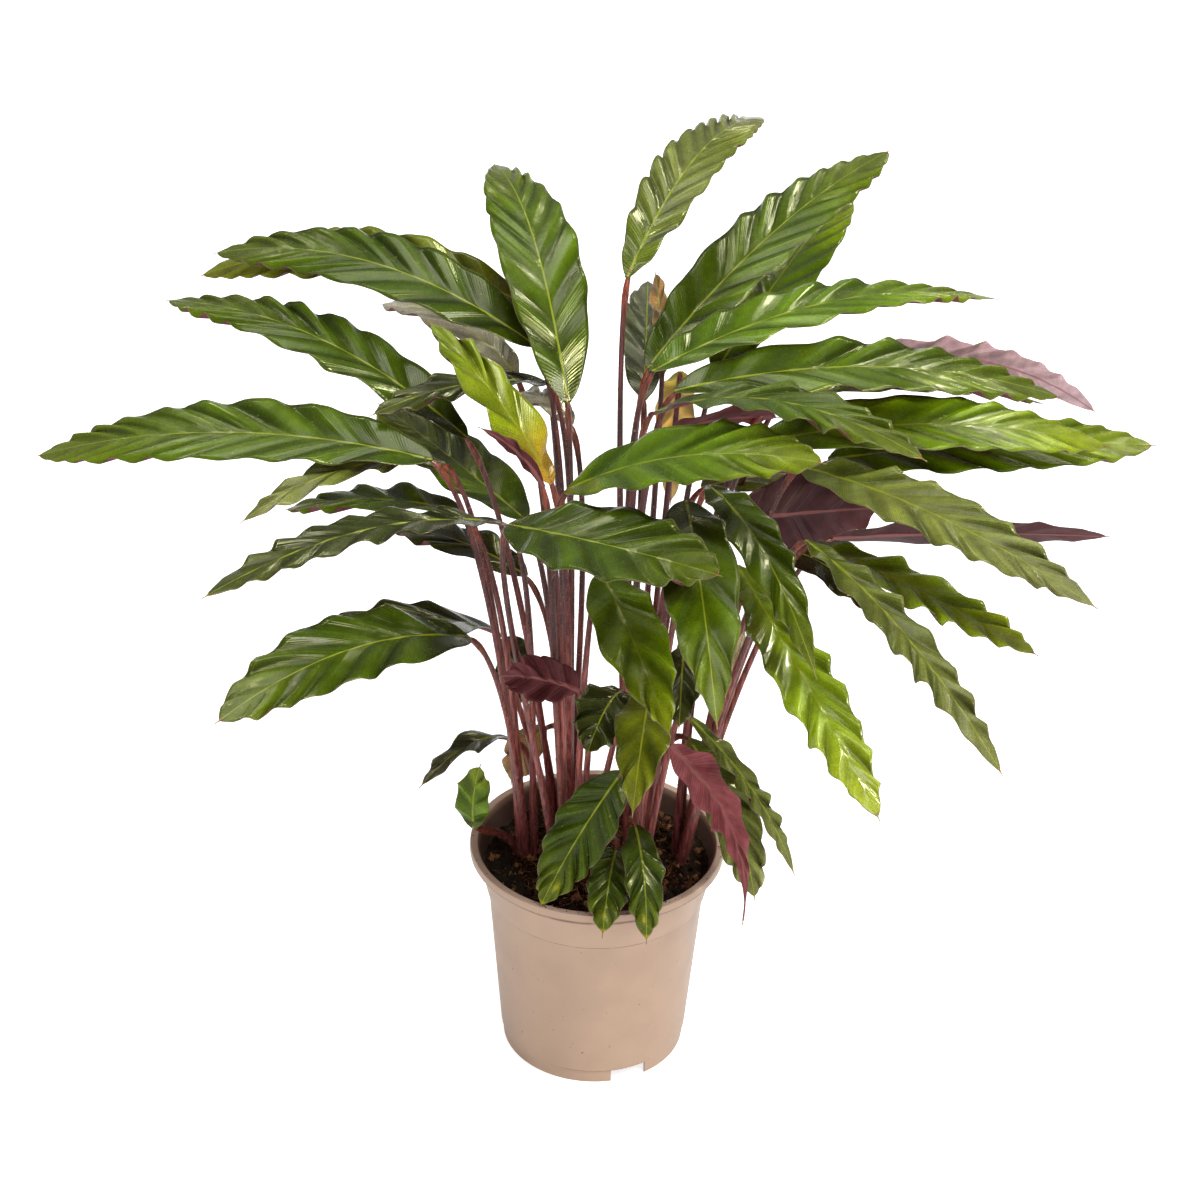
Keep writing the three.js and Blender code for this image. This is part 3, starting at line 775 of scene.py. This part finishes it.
def blade_tones(leaf, t, across, fold_shading, chance):
    """The colours of a blade's upper and lower face at each point."""
    tone = TONES[leaf.tone]
    upper = blended(linear(*tone.base), linear(*tone.middle), eased(t, 0.02, 0.4))
    upper = blended(upper, linear(*tone.tip), 0.8 * eased(t, 0.55, 1.0))
    band = np.sin(math.tau * (BANDS * t + chance[2]) + 2.5 * across * (0.5 + chance[0]))
    # painted shade and light on the sides of each fold, on top of the broad bands
    upper = upper * ((1 + BAND_SHADE * band) * (1 + PAINTED_FOLD_SHADE * fold_shading))[..., None]
    if leaf.tone == "spotted":
        lengthways = (t - SPOT_PLACE) / SPOT_LENGTH
        sideways = (across + 0.7 - chance[1]) / SPOT_WIDTH
        patch = np.exp(-(lengthways**2) - sideways**2)
        upper = blended(upper, SPOT_YELLOW, 0.6 * patch)
        upper = blended(upper, SPOT_YELLOW, 0.7 * eased(t, 0.965, 1.0))
    upper = blended(upper, TIP_BROWN, eased(t, 0.985, 1.0))
    lower = blended(linear(*tone.under), linear(*tone.under_tip), eased(t, 0.5, 1.0))
    if leaf.tone in PLAIN_TONES:
        lower = upper
    return upper, lower


def blade_grid(leaf):
    """Places along the midrib, with a needle past its tip, and across from edge to edge."""
    rows = ROWS_PER_WAVE * wave_count(leaf)
    needle = 1 + TIP_NEEDLE / blade_length(leaf) * np.array(NEEDLE_STEPS)
    along = np.concatenate((np.linspace(0, 1, rows + 1), needle))[:, None]
    spread = np.linspace(-1, 1, 2 * COLUMNS + 1)
    across = (np.sign(spread) * np.abs(spread) ** COLUMN_CROWDING)[None, :]
    return along, across


def wrapped(above, below):
    """Values in the order of a skin's rings: over the upper face and back under the lower."""
    return np.concatenate((above, below[:, ::-1]), axis=1)


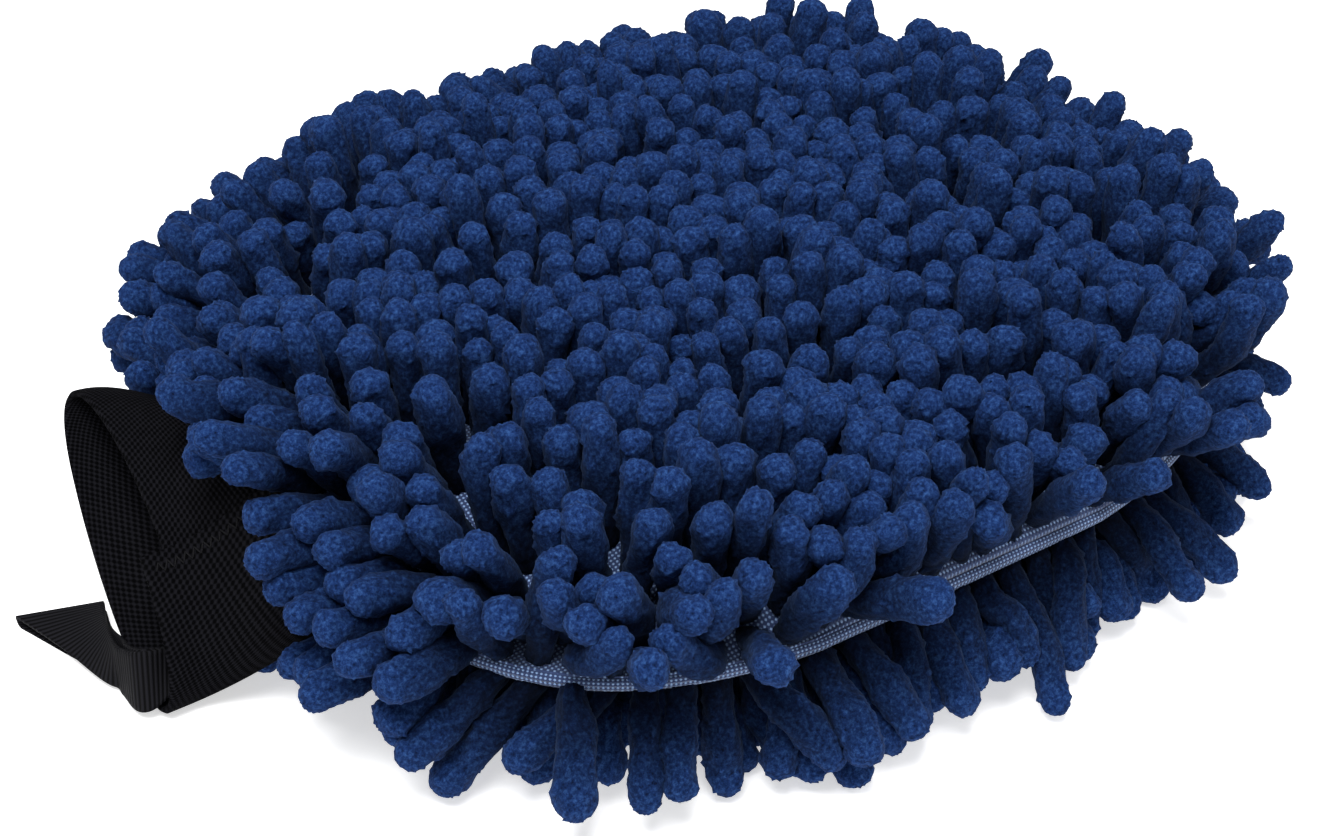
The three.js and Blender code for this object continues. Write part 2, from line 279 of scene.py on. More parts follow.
# Woven polyester lining or spun sewing thread: matt, with a faint grain.
def makePlain(name, colour):
    look = plainLook
    material, tree, shader = newMaterial(name)
    place = addNode(tree, "ShaderNodeTexCoord").outputs["Object"]
    grain = addNode(tree, "ShaderNodeTexNoise", {}, {"Scale": 1 / look["grain"], "Detail": 2.0},
                    {"Vector": place})
    finishShader(tree, shader, look, linear(colour), grain.outputs["Fac"])
    return material


bodyShape = {
    "fingerRoundness": 2.5,
    "cuffEndRoundness": 3.2,
    "topRise": 9 * mm,
    "bottomSag": 6 * mm,
    "crownPower": 3.2,
    "ground": 1.0 * mm,
    "cutShare": 0.985,  # the outline's sides are cut straight at this share of its half width
    "seamHalfGap": 0.8 * mm,
    "mouthStart": 0.55,  # share of the half length where the faces begin to close on the cuff
    "swell": 1.6 * mm,
    "broadSwell": (31 * mm, 27 * mm),
    "slightSwell": (17 * mm, 23 * mm),
    "slightShare": 0.6,
}

groundLow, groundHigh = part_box("top_ground_fabric")
seamLow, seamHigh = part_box("seam_thread")
halfLength = (groundHigh.x - groundLow.x) / 2
cutWidth = groundHigh.y
halfWidth = cutWidth / bodyShape["cutShare"]
seamHeight = (seamLow.z + seamHigh.z) / 2


# Half length of the outline at y; side is 1 at the finger end and -1 at the cuff end.
def reachAt(y, side):
    power = np.where(side > 0, bodyShape["fingerRoundness"], bodyShape["cuffEndRoundness"])
    inner = np.clip(1 - np.abs(y / halfWidth) ** power, 0, None)
    return halfLength * inner ** (1 / power)


# A soft step from 0 to 1.
def smooth(t):
    t = np.clip(t, 0, 1)
    return t * t * (3 - 2 * t)


# Slow undulation of the faces: a broad one, and a slighter one on the slant.
def swell(x, y):
    broadX, broadY = bodyShape["broadSwell"]
    slightX, slightY = bodyShape["slightSwell"]
    broad = np.sin(x / broadX + 1.3) * np.sin(y / broadY + 0.4)
    return broad + bodyShape["slightShare"] * np.sin(x / slightX + y / slightY + 2.0)


# Height of the outer side of a face's ground fabric; side is 1 for the upper face and -1 for the lower.
def groundOutside(x, y, side):
    reach = np.maximum(reachAt(y, np.sign(x)), 0.1 * mm)
    s = np.clip(x / reach, -1, 1)
    power = bodyShape["crownPower"]
    across = np.clip(np.abs(y) / cutWidth, 0, 1)
    crown = np.sqrt(np.clip((1 - np.abs(s) ** power) * (1 - across ** power), 0, 1))
    bulge = np.where(side > 0, bodyShape["topRise"], bodyShape["bottomSag"]) * crown
    bulge = bulge + bodyShape["swell"] * swell(x, y) * crown
    mouth = cuffShape["rootHalfHeight"] * np.clip(1 - (y / cuffShape["halfWidth"]) ** 2, 0, 1)
    share = smooth((-s - bodyShape["mouthStart"]) / (1 - bodyShape["mouthStart"]))
    inside = bulge * (1 - share) + mouth * share
    return seamHeight + side * (bodyShape["seamHalfGap"] + inside + bodyShape["ground"])


cuffShape = {
    "length": 28 * mm,
    "thickness": 1.5 * mm,
    "halfWidth": 35 * mm,
    "rootHalfHeight": 11 * mm,
    "mouthHalfHeight": 8 * mm,
    "shear": 10 * mm,  # how far the mouth's upper lip is cut back from its lower one
    "rootGap": 0.3 * mm,
    "overlap": 0.06,  # share of its length that reaches inside the body
    "edgeRounding": 0.015,
    "lapGap": 0.25 * mm,
    "weaveRadius": 27 * mm,  # turns degrees round the oval into cloth
    "innerEnd": 130.0,  # degrees round the oval
    "lap": 27.0,
    "lapOffset": 5 * mm,
    "roll": 26.0,
    "yaw": 5.0,
    "shift": 13 * mm,  # the mouth's centre, sideways and down from the seam's
    "drop": 7.5 * mm,
}


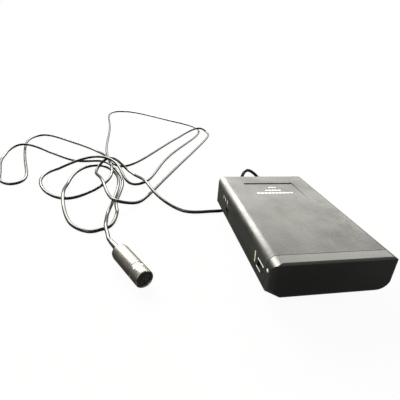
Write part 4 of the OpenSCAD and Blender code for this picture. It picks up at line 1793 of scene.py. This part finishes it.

Given request:
Retype, word for word, every line from the line with "The three.js and Blender code for this object" to the line with "return halfLength * inner ** (1 / power)", inclusive. Add nothing.

The reply:
The three.js and Blender code for this object continues. Write part 2, from line 279 of scene.py on. More parts follow.
# Woven polyester lining or spun sewing thread: matt, with a faint grain.
def makePlain(name, colour):
    look = plainLook
    material, tree, shader = newMaterial(name)
    place = addNode(tree, "ShaderNodeTexCoord").outputs["Object"]
    grain = addNode(tree, "ShaderNodeTexNoise", {}, {"Scale": 1 / look["grain"], "Detail": 2.0},
                    {"Vector": place})
    finishShader(tree, shader, look, linear(colour), grain.outputs["Fac"])
    return material


bodyShape = {
    "fingerRoundness": 2.5,
    "cuffEndRoundness": 3.2,
    "topRise": 9 * mm,
    "bottomSag": 6 * mm,
    "crownPower": 3.2,
    "ground": 1.0 * mm,
    "cutShare": 0.985,  # the outline's sides are cut straight at this share of its half width
    "seamHalfGap": 0.8 * mm,
    "mouthStart": 0.55,  # share of the half length where the faces begin to close on the cuff
    "swell": 1.6 * mm,
    "broadSwell": (31 * mm, 27 * mm),
    "slightSwell": (17 * mm, 23 * mm),
    "slightShare": 0.6,
}

groundLow, groundHigh = part_box("top_ground_fabric")
seamLow, seamHigh = part_box("seam_thread")
halfLength = (groundHigh.x - groundLow.x) / 2
cutWidth = groundHigh.y
halfWidth = cutWidth / bodyShape["cutShare"]
seamHeight = (seamLow.z + seamHigh.z) / 2


# Half length of the outline at y; side is 1 at the finger end and -1 at the cuff end.
def reachAt(y, side):
    power = np.where(side > 0, bodyShape["fingerRoundness"], bodyShape["cuffEndRoundness"])
    inner = np.clip(1 - np.abs(y / halfWidth) ** power, 0, None)
    return halfLength * inner ** (1 / power)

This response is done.